Кашель за кадром: больные, брошенные, отрешенные солдаты бродят по берегу. Бесприютность мужчин, пришедших к краю земли, где воевать не с кем и незачем, подчеркнута в начале «Двадцати дней без войны» закадровым авторским голосом Константина Симонова, альтер эго Лопатина (Юрий Никулин). Лопатин, как и Симонов, военный корреспондент. Его полковой товарищ погибает, вдруг и незаметно. Герой получает двадцать дней нежданного отпуска – чтобы отправиться в Ташкент, где живет вдова Паши Рубцова. Там же, в эвакуации, жена самого Лопатина, которая давно и с согласия мужа живет с другим мужчиной: надо заодно подписать бумаги о разводе. В Ташкенте – старые друзья. В Ташкенте снимается кино по военным репортажам Лопатина. Все зовет, все гонит его в незнакомый город – вроде бы и южный, но по-новогоднему заснеженный, холодный. Предыдущий Новый год Лопатин встретил во сне, и сам не заметил, что поменялась дата на календаре. На этот раз он будто чувствует, что получит к празднику особенный подарок.
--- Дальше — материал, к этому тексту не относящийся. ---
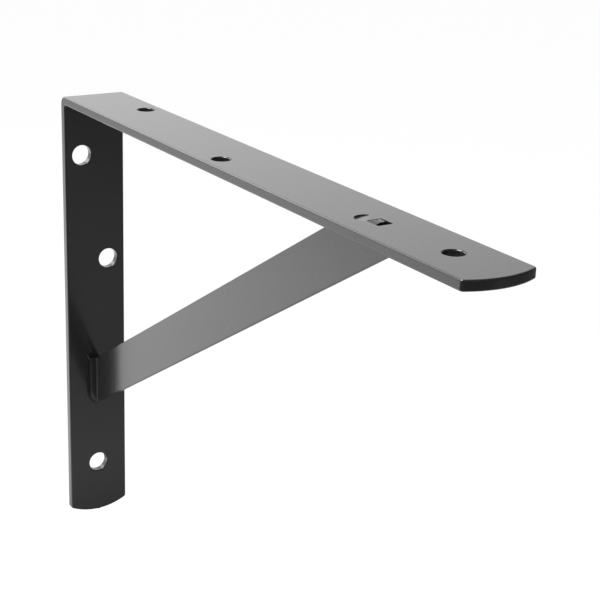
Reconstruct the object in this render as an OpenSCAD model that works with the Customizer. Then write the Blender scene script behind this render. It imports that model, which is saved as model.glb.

В «Двадцати днях без войны» каждый эпизод, каждый кадр пронизан и пропитан предчувствием любви. Война – лишь назойливый фон, неодолимое обстоятельство, вдобавок обостряющее любые ощущения и эмоции. Любые встречи, любые расставания моментальны и бесповоротны, как мелькающие за окнами поезда лошади, машины, люди, дома, фонари. Люди в поезде сталкиваются в коридоре или тамбуре, торопясь вступить в контакт. Скоро объявят конечную остановку, и придется разойтись. А пока не нужны даже слова: так, молодой летчик в поезде увлеченно рассказывает женщинам о своих военных похождениях при помощи выразительной пантомимы, а те следят за каждым жестом, безуспешно пытаясь представить себе траекторию самолета (в роли летчика – любимец Германа, Геннадий Дюдяев). Так же случай сталкивает в одном купе Лопатина с летчиком-капитаном (Алексей Петренко), пережившим встречу с изменившей женой и покинувшим ее до того, как успел разобраться в себе и в ней. В знаменитом монологе он, захлебываясь, пытается объяснить ситуацию незнакомцу Лопатину, а узнав в нем литератора, умоляет его написать своей жене письмо.